• _Instruction_:
Go through the data below. List every line that holds the word "manifold".

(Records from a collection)

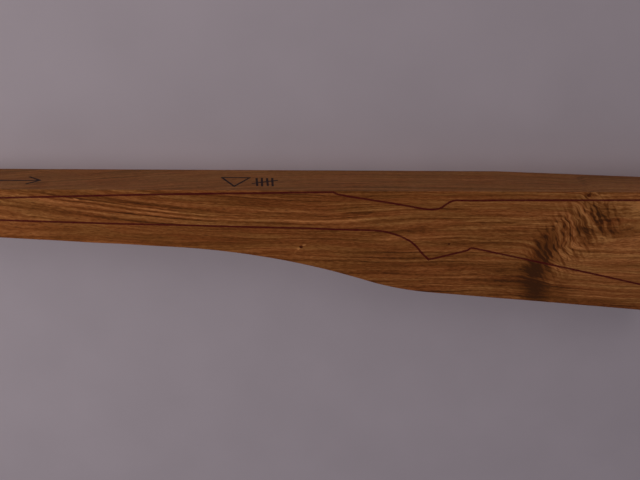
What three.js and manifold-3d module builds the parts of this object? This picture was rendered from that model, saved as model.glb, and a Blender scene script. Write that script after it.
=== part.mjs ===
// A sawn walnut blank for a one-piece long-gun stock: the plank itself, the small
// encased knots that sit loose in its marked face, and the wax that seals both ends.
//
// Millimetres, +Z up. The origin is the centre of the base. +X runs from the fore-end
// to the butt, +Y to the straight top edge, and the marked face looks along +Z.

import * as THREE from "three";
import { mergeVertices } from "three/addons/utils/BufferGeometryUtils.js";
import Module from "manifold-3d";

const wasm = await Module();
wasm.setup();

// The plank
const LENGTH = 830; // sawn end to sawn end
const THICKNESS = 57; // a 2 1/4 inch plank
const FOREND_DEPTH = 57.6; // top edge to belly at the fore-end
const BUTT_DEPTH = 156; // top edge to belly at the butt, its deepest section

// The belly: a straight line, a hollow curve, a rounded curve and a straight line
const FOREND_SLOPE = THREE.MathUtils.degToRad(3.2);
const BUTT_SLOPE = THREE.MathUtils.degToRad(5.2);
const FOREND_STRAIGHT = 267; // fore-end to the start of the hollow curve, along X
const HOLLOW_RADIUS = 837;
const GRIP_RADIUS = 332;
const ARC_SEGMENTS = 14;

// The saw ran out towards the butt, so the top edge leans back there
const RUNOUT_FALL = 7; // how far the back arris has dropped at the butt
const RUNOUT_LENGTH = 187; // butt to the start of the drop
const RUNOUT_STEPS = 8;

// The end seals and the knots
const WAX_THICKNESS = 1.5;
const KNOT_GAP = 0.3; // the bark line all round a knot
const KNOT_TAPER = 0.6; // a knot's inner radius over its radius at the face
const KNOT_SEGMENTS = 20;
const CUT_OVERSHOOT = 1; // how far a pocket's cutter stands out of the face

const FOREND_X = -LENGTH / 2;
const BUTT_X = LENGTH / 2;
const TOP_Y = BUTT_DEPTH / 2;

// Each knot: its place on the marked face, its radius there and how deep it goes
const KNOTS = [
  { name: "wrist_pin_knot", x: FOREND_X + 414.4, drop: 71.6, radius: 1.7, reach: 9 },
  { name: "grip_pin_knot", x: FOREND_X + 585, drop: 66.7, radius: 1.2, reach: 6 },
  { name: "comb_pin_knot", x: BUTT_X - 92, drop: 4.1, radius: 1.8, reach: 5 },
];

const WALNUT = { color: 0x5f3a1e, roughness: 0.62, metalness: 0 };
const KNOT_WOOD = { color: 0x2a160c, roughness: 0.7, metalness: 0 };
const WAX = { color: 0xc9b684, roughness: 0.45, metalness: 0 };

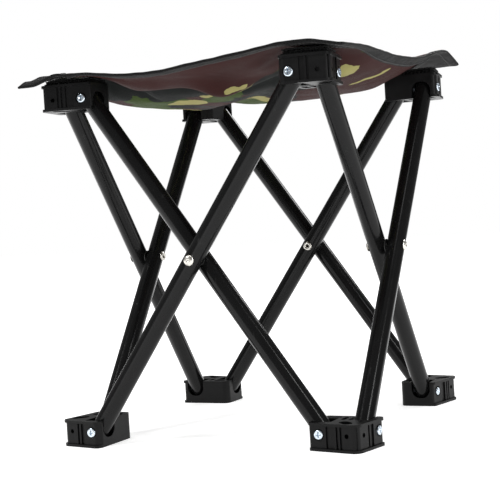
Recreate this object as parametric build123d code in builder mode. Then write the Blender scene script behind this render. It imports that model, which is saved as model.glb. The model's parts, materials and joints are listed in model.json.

• _Output for this exercise_:
What three.js and manifold-3d module builds the parts of this object? This picture was rendered from that model, saved as model.glb, and a Blender scene script. Write that script after it.
import Module from "manifold-3d";